We savor some things naturally: the first sip of tea, the feeling of your hands next to a fire, a glass of water after a hot hike. But we let many positive emotions pass us by because we don't savor them, and fail to reap the positive benefits. Research has found that savoring:
Improves the quality of our relationships
Improves our mental health
Improves our physical health
Enhance your ability to get into ‘flow’ states
Inspires greater creativity
Some research has found that we struggle to savor moments if we don’t believe we deserve good things to happen to us. If this applies to you, start small: try savoring a bite of food or the feeling of the sun on your face. As you do this, repeat to yourself: I deserve to feel this good. This practice will also rewire your limiting belief, helping you see that you deserve this positivity.
Share
The final step is to share the positive thought, feeling, experience or memory with someone else. Doing this bonds you to others, creating stronger relationships, which in turn nourish you in the long haul: positive relationships are the single most important factor for your overall well-being.

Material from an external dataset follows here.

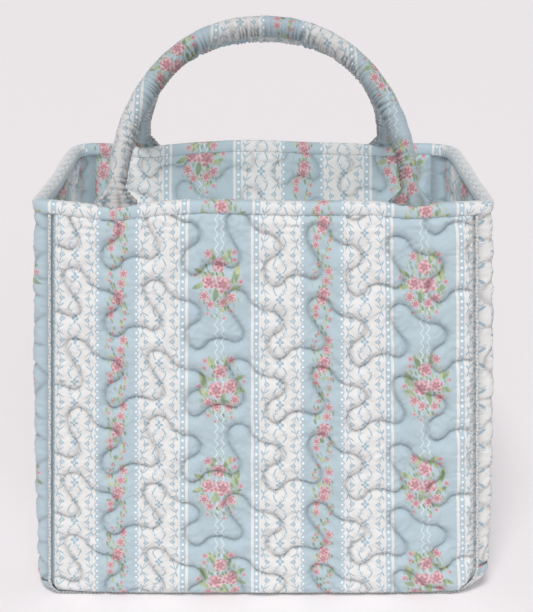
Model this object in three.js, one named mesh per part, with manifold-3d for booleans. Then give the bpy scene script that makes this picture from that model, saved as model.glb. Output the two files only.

Tell someone you love about the good thing your flashlight illuminated. Share your joy with them. One of my favorite proverbs reminds us that “Shared joy is double joy.” Sharing actually lengthens the savoring process: by letting someone else in on the joy, we extend the feeling and reap the benefits, while also inviting someone else to share a positive moment.
Making This Ritual A Habit
There are two easy ways to make this ritual a habit.
The first is to find anchor points throughout your day. What moments can you build this into an existing ritual or behavior? Some good anchor points to use as a reminder to take control of your flashlight are:
When you open your computer in the morning
When you drink your morning tea/coffee
Before eating a meal
As you brush your teeth
When you walk your dog
When you finish a meeting or phone call
In those anchor moments, remind yourself to practice this ritual, and soon it will become an automatic habit.
The second way is to partner up with a friend. Send them this article and ask if they’ll help you to train your flashlight. Before you go to bed each night, send them a text or a message outlining a few of the positive moments in your day.
This is an incredibly simple but powerful ritual. Try it today and reap the benefits right now; if you use it repeatedly, you will transform your mental well-being. Just remember the three S’s: See, Savor, Share.